Finalmente i messaggi di pubblica sicurezza hanno smesso di essere i consigli della nonna e sono diventati preziose indicazioni per conoscere le aree della città più colpite dagli allagamenti. Il telefono ha vibrato ininterrottamente per ore, indicando le criticità e le zone di Seul più colpite e a rischio.
Senza fine
Noi siamo riusciti a tornare in hotel e così anche mio figlio, ma in molti sono rimasti bloccati su autobus allagati e stazioni della metropolitana invase dall’acqua. Sto scrivendo più di 48 ore dopo l’inizio del monsone e posso dire che la pioggia non si è mai fermata. Stamattina sul mio display appariva la scritta: è consigliato rimanere a casa.

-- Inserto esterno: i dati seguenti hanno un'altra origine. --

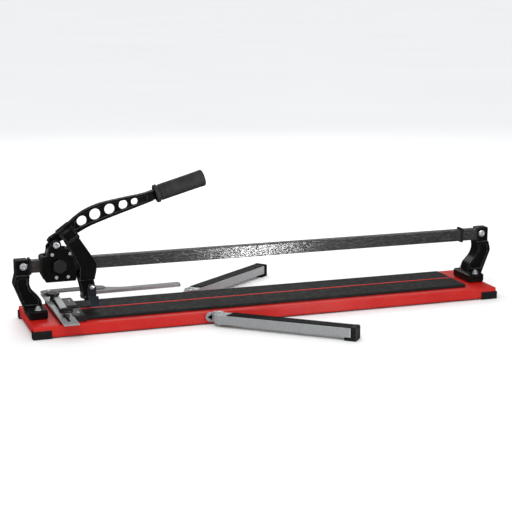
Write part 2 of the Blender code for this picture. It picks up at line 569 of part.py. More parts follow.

I tg coreani mostravano immagini apocalittiche di mezza Seul sotto l’acqua e la notizia di morti e dispersi era ormai sui siti di tutto il mondo.
Qui non è un avvenimento considerato normale, specie ad agosto, specie con esiti così catastrofici.
Non siamo spaventati, questo no, ma senz’altro impressionati. Soprattutto perché veniamo da un paese in cui da mesi parliamo di siccità e ci troviamo di fronte a quello che qualcuno definirebbe “problema opposto”, ma che forse opposto non è.
Perché mentre le previsioni meteo quest’estate sbagliano in tutto il mondo, c’è una previsione universale che pare di un’esattezza impressionante, negli ultimi tempi: una bottiglietta di plastica buttata in mare in Salento, provoca un uragano dall’altra parte del mondo. Magari in Corea. E domani chissà.